British Prime Minister Theresa May said earlier on Monday that the police were treating the incident as a potential terror attack and that she would be chairing an emergency meeting.
The Met said a 48-year-old man, whose identity has not been revealed and who apparently was the driver of the vehicle, was arrested at the scene of the incident after being restrained by members of the public.
The man was taken to the hospital as a precautionary measure and is to be taken to the police station for interrogation after he is discharged, the police said.
The incident took place at 12:20 am local time on Monday (23:20 pm GMT Sunday) after midnight prayers.
The opposition Labour Party leader Jeremy Corbyn tweeted on Monday that he was shocked by the attack and expressed his sympathy for the affected community.
"I've been in touch with the mosques, police and Islington council regarding the incident.

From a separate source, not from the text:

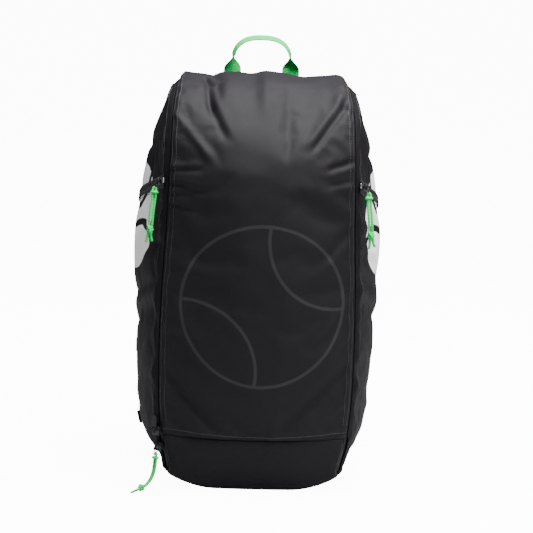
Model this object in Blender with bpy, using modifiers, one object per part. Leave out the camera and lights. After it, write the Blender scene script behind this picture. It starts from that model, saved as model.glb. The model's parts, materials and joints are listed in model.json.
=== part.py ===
"""Racket backpack: a soft padded shell with a full-length front door, two side pockets, a grab
handle and two shoulder straps.

Metres, +Z up. The front faces -Y, and the origin is on the floor under the middle of the base.
Left is -X and right is +X, as seen from the front."""

import math

import bmesh
import bpy
from mathutils import Matrix, Vector

# ---------------------------------------------------------------- driving dimensions

BACK_Y = 0.100                 # plane where the side panels meet the back panel
SHELL = 0.004                  # padded fabric of the door and the sides
ZIP_OUT = 0.0068               # from the zip's centre line to the door panel's edge
SIDE_OUT = 0.0085              # from the zip's centre line to a side panel's edge
TAPE_IN = 0.0003               # each zip half starts this far from the centre line
TAPE_OUT = 0.0045
TAPE_THICK = 0.002
GAP = 0.0004                   # clearance between neighbouring pieces
CROWN_POWER = 2.4              # how square the front panel's pillow is
DOOR_SPLIT = 2.0               # station of the stitched seam above the lower front panel

# Stations of the shell, from the base's front edge up the front, over the hood, to the back
# seam: zip y, zip z, zip half width, crown y, crown z, height at the back, side bulge.
STATIONS = [
    (-0.0830, 0.0060, 0.1045, -0.0910, 0.0060, 0.006, 0.0100),
    (-0.0850, 0.0350, 0.1078, -0.1030, 0.0350, 0.035, 0.0178),
    (-0.0855, 0.0700, 0.1135, -0.1095, 0.0700, 0.070, 0.0200),
    (-0.0828, 0.1150, 0.1175, -0.1140, 0.1150, 0.115, 0.0192),
    (-0.0802, 0.1800, 0.1186, -0.1170, 0.1800, 0.180, 0.0212),
    (-0.0804, 0.2500, 0.1170, -0.1180, 0.2500, 0.250, 0.0240),
    (-0.0814, 0.3200, 0.1138, -0.1155, 0.3200, 0.318, 0.0268),
    (-0.0810, 0.3850, 0.1120, -0.1080, 0.3850, 0.378, 0.0240),
    (-0.0710, 0.4300, 0.1108, -0.0920, 0.4330, 0.418, 0.0175),
    (-0.0500, 0.4630, 0.1095, -0.0650, 0.4670, 0.440, 0.0120),
    (-0.0180, 0.4840, 0.1075, -0.0280, 0.4890, 0.452, 0.0080),
    (0.0250, 0.4925, 0.1045, 0.0220, 0.4985, 0.460, 0.0040),
    (0.0650, 0.4910, 0.0985, 0.0660, 0.4965, 0.466, 0.0020),
    (0.0920, 0.4840, 0.0900, 0.0940, 0.4860, 0.470, 0.0010),
    (0.1030, 0.4770, 0.0740, 0.1035, 0.4775, 0.472, 0.0000),
]
LAST = len(STATIONS) - 1
CORNER_ROOM = 0.010            # the door panel's corners are cut back this much there
CORNER_SPAN = 1.6              # stations over which the zip turns the hood's back corner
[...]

My thoughts are with those and the community affected by this awful event," added Corbyn, whose constituency includes parts of Finsbury Park.
London Mayor Sadiq Khan said in a statement that the incident was "clearly a deliberate attack on innocent Londoners."
"While this appears to be an attack on a particular community, like the terrible attacks in Manchester, Westminster and London Bridge it is also an assault on all our shared values of tolerance, freedom and respect," he added.
He urged Londoners to "remain calm and vigilant" after the incident, which if confirmed as a terrorist attack would be the fourth in three months in the United Kingdom.
Muslim Council of Britain Secretary General Harun Khan said in a statement that the incident appeared to be "motivated by Islamophobia" and urged authorities to increase security outside mosques as the end of the holy month of Ramadan approaches.
"Muslim communities have been calling for increased action to tackle the growth in hate crime for many years and transformative action must now be taken to tackle not only this incident but the hugely worrying growth in Islamophobia," he said.
"Many will feel terrorized, no doubt be angry and saddened by what has taken place tonight. We urge calm as the investigation establishes the full facts, and in these last days of Ramadan, pray for those affected and for justice."